My point: Chasing an electric receiver or any kind of weapon is typically used as a shorthand for building out an offense around a quarterback on a rookie contract. That was the path we saw with AJ Brown in Philadelphia, Tyreek Hill in Miami, and others. It’s the same with chasing proven tackles. But pairing that young pup quarterback with a pre-snap maven at center is just as, if not more, important. There is a reason that Peyton Manning insisted that Jeff Saturday join him in Denver when he left the Colts – and why Liam Coen insisted on bringing Robert Hainsey with him to Jacksonville. Coaches and quarterbacks recognize the value a center brings to the entire unit, not just their one-on-one production
The Bears and Patriots both screwed that up with their rookies last season and looked to address it in the offseason. Compare what that duo did with the Commanders, who invested in Tyler Biadasz before drafting Jayden Daniels. Biadasz went on to put together the best season of his career, playing with a collection of previously league-average (or worse) veterans. Washington was not always sound in protection against blitzes and pressures last season, but they, again, were able to move the burden from Daniels to a veteran up front. And because of Daniels’ ability to make free runners miss, they were able to simplify the volume of protections they were running and pack bodies into the interior, and only allow free runners from the perimeter. All while featuring Biadasz as a puller in the run and screen games.
The gulf between the haves and have-nots is big – and growing. That’s why the Eagles locking in Jurgens, despite some issues in one-on-one pass pro, made sense.
The cap dorks will point to the fact that you can find league-average players at the position. And given that the position is based so heavily on mental aptitude, there is truth to that. The Broncos unearthed Luke Wattenberg last season, a former fifth-round pick who had barely played until last season. Wattenberg went on to be one of the most solid centers in pass pro last year. He finished the season conceding just eight total pressures in 515 reps. EIGHT. Four of those came in his first two games as a starter, meaning he coughed up just four more (and only two in true pass sets) in 11 games, pitching nine shutouts.
That is almost unfathomably good. To do that, after riding the bench for three seasons, in Sean Payton’s offense, which is probably the most demanding and protection-dense system in the league, is downright bonkers. Wattenberg has quick feet, plays with patience, and is switched on against pressures and unorthodox blitzers.
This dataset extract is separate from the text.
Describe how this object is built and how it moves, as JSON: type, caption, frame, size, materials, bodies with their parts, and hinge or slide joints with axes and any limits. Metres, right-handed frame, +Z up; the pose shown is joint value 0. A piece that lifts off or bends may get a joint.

He closes space quickly, drops anchor, and competes his tail off. Finding a center like that for chump change is the dream for a front office. And it proves some of the league’s point: that you can find these guys without investing a first-round pick or big free-agent dollars.
But Wattenberg is an exception. The vast majority of the league has a question mark at the pivot position. Paying for an above-average or difference-making one, to the level of a plus tackle, makes sense to me. Tack on the fact that more is being demanded of centers in the run and screen games, and you get the sense that front offices are a couple of years behind what coaching staffs need from their roster.